On Monday morning, there were several comments and emails providing plausible explanations for Harvard’s sale of their Israeli shares (and apparent purchase of Turkish shares in their place) for reasons that are not political. There are two principle schools of thought.
One is that with Israel’s admission into the OECD, we are no longer an emerging market, and therefore the emerging market section of the portfolio had to be reshuffled.
The other is that the Israeli stocks in Harvard’s portfolio had performed poorly of late.
I actually find the first explanation more plausible than the second. University endowments are long-term investments and would not be likely to be reshuffled solely on the basis of a quarter or two of poor performance. On the other hand, the OECD admission is a recent, verifiable event.
One would hope that a statement from Harvard will be forthcoming once the business day starts in the US. But that could be a vain hope. The SEC report on which the Globes article was ostensibly based (which is nothing but a list of Harvard’s current holdings) is here, here and here (an overall document and two subparts).
Globes probably put together the list of Israeli shares sold by comparison to last quarter’s report and updating the prices. But that says nothing about why the shares were sold.
Look at how far we have sunk. America’s once leading institution for higher learning pimps for jihad. We knew that these institutions like Harvard, Georgetown, etc., would unashamedly dance on demand when those Saudi 20 million dollar gifts began rolling in. Middle Eastern Studies departments are hotbeds of radicalism. Jewish students are persecute, harassed and physically threatened on these campuses.
If these institutions of higher learning get federal taxpayers dollars, is this not against the law? It’s one thing when jihadist frenemies violate the Arab boycott of Israel. We expect that from these players, they lie and are incapable of being honest merchants. When Saudi Arabia joined the World Trade Organization, they promised to end their participation in the Arab boycott of Israel, but they have not done so.
But this is Harvard. It is wrong, outrageous, that these tools of the stealth jihad are supported by your taxpayer dollars and private endowments (many from Jewish families). The whole moral structure is disintegrating before our very eyes. These whorehouses do not deserve one thin dime from public or Jewish coffers. This is getting very ugly. I expect Tariq Ramadan will be offered the Edward Said chair at Columbia in no short order.

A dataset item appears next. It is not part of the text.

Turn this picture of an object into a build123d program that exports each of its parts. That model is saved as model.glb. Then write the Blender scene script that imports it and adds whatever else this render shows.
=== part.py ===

I find it hard to believe that the country’s oldest university would take such a step at all, much less without a full discussion and consultation with the broader university community.
This would be a very big story if it is in fact correct, so look for MSM to follow up tomorrow. Certainly thousands of alums will react with extraordinarily negative consequences for the university, so President Drew Gilpin Faust should move quickly to answer all questions about the concern.
I read on the Atlantic Wire earlier today that Harvard’s endowment had quietly dumped its investments in Israeli companies. Several bloggers had already picked up on the story, following a report in an Israeli newspaper. This seemed strange to me (for, among other reasons, the simple fact that there is no divestment campaign targeting Harvard at the moment) so I contacted Harvard. I was told that the university was not divesting itself of Israeli companies; quite the opposite, it was moving its Israeli investments out of a developing-market fund to another fund focused on more advanced economies. An hour later, Harvard issued a statement saying the same thing.
So the question is: Why didn’t anyone simply pick up the phone and call Harvard’s public relations office and find out exactly what was happening before posting, and repeating, what turned out to be pure speculation?